Still, having Manx syndrome has caused this special feline to have some serious health challenges, including mega colon, which required him to have his colon surgically removed. Pebble is also somewhat urinary incontinent, so he has to wear diapers, something he doesn’t necessarily enjoy.
Without a doubt, Pebble requires more care than the typical cat, but Lindsey believes that for the most part, he’s a fairly average feline, as are the majority of kitties with Manx syndrome. “Just because these cats have hind end issues doesn’t mean they aren’t as smart, spunky, playful, and adventurous as other cats,” says Lindsey. However, she does have to admit that Pebble and other special needs cats like him are undeniably unique in other ways.
“Everyone I know with a special needs cat has bonded with their cat in ways they don’t always with normally-abled cats,” says Lindsey. “These cats can live perfectly happy lives. They don’t know they are any different and they don’t feel sorry for themselves.”
Instead of pitying himself and his situation, Pebble provides comfort and affection to those around him, especially his mom. In fact, this remarkable little guy is Lindsey’s emotional support animal, proving she needs him just as much as he needs her. “He’s very intuitive,” says Lindsey. “He gives me love when I’m depressed, and he really can tell when I need him.”
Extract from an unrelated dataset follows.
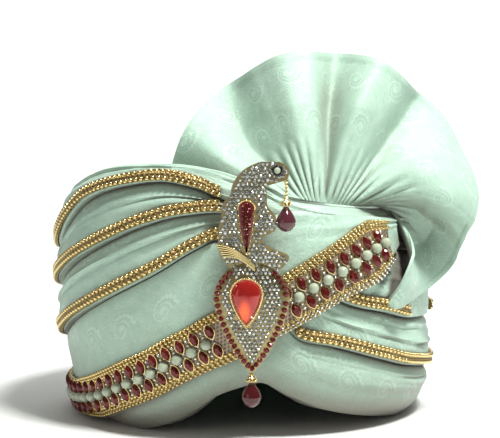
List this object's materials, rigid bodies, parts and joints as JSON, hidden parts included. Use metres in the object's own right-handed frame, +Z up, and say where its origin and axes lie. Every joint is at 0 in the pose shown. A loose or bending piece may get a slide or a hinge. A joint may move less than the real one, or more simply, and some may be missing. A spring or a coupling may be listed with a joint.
{
  "type": "tied turban pagri",
  "caption": "Ready-tied turban of wound satin wraps with bead trims, a diagonal jewelled band, a pleated fan and a brooch.",
  "frame": {"origin": "centre of the bounding box at floor level, under the rim", "axes": "+Z up, the front with the brooch faces -Y, +X is the viewer's right"},
  "size_m": [0.2814, 0.2914, 0.2368],
  "materials": {
    "cloth": "pale mint jacquard satin",
    "gold_beads": "gold bead braid",
    "jewel_field": "maroon stones and pearls on a sewn strip",
    "brooch_metal": "gold plated, set with small clear stones",
    "red_stone": "faceted red stone",
    "maroon_stone": "polished maroon",
    "pearl": "pearl lustre"
  },
  "bodies": {
    "root": {"crown": "cloth", "top_roll": "cloth", "second_wrap": "cloth", "third_wrap": "cloth", "rim_wrap": "cloth", "sash": "cloth", "fan": "cloth", "top_trim": "gold_beads", "middle_trim": "gold_beads", "lower_trim": "gold_beads", "right_trim": "gold_beads", "band_upper_trim": "gold_beads", "band_lower_trim": "gold_beads", "jewel_band": "jewel_field", "brooch_frame": "brooch_metal", "brooch_pin": "brooch_metal", "centre_stone": "red_stone", "plume_inlay": "maroon_stone", "eye_bead": "pearl", "drop_link": "brooch_metal", "drop_cap": "brooch_metal", "drop": "maroon_stone", "lower_drop_cap": "brooch_metal", "lower_drop": "maroon_stone"}
  },
  "joints": []
}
Not only does Pebble provide Lindsey with the support she needs to cope with emotional challenges, he has taught her how to become a more patient person and has even helped her in her work to earn a doctorate in physical therapy. “I can relate things I’m learning in school back to him, so I can better understand why he has the problems he does and that allows me to explain it to other people to increase their understanding,” says Lindsey.
Her time with Pebble — which has included several flights and two cross-country road trips — has also shown Lindsey the importance of trust and forgiveness, and she is grateful for the nearly three years she has shared with this truly special boy.
“As much as he dislikes diaper changes and his daily butt baths, he forgives me instantly,” says Lindsey. “Despite everything he’s been through — with multiple bowel impactions, major abdominal surgery that reorganized his digestive system, and several urinary tract infections — he is still so brave and happy and loving. He trusts me to do what is best for him.”